I used to work for Reuters, and we were always scrupulously neutral in how we wrote stories. We used to get a lot of stick for it, particularly for the policy of never calling anyone a terrorist. But that didn’t mean we didn’t have our own opinions about what we were reporting. I can’t help feeling therefore that there was a little bit of a wink from the Reuters journalist when he wrote the words: “It was not clear whether a ruling in Malofeyev’s favor in a Russian court would have any impact on the U.S. case.” It would take more chutzpah than even Halkbank’s lawyers possess to argue that it would, and I fear Mr. Malofeyev may struggle to get what he considers to be justice.
Perhaps he should have thought about this before he decided to invest his money in the United States and thus take advantage of its rule of law, openness to foreign investment and dynamic economy. Still, it’s always easy to be wise with hindsight.
Another man who may be questioning his past decisions is the former Fox News producer who helped Malofeyev set up his TV channel and who now faces federal charges of his own. In a Turkish connection, Malofeyev’s channel is called Tsargrad, which is what the Russians once called Istanbul.
WHAT I’M READING
It’s a bit of a short newsletter this week, I’m afraid, since I’m on the road and don’t have as much time as I’d like.

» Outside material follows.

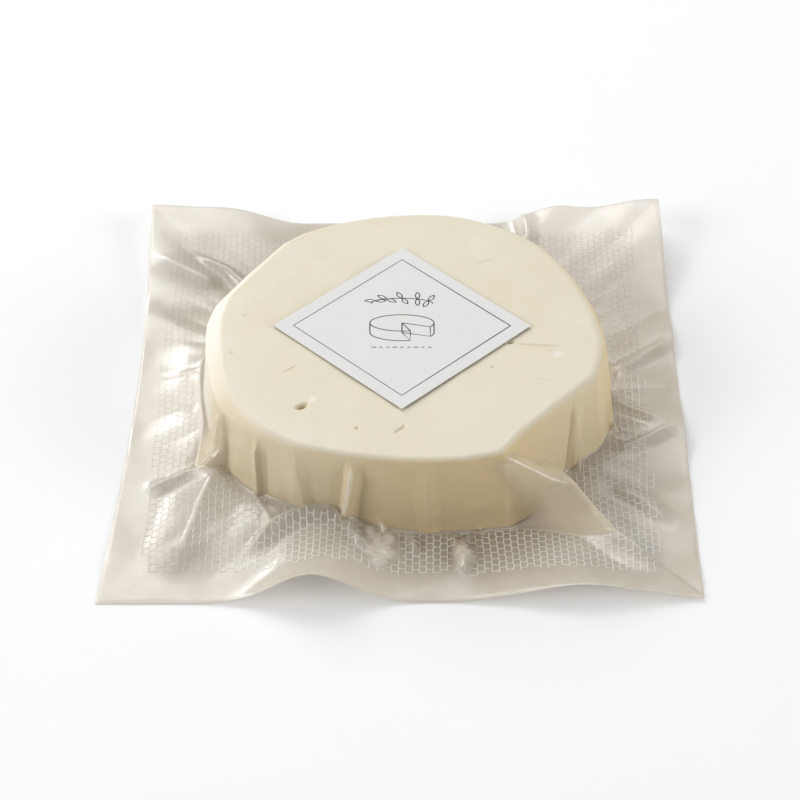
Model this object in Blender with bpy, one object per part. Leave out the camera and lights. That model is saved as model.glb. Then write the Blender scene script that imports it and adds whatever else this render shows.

But your loss is my gain, since all the travel has given me the chance to read my advance copy of Tom Parfitt’s “High Caucasus: A Mountain Quest in Russia’s Haunted Hinterland.” Parfitt is one of the most insightful Moscow-based journalists of my generation, with a determination to get behind the headlines, to get mud on his feet and fresh air in his lungs. Like me, he became obsessed with the delights and difficulties of the Caucasus mountains. This book is the story of a walk from the Black Sea to the Caspian Sea, which he undertook in 2008, like a modern-day Patrick Leigh Fermor (but mercifully without the purple prose). It’s very good.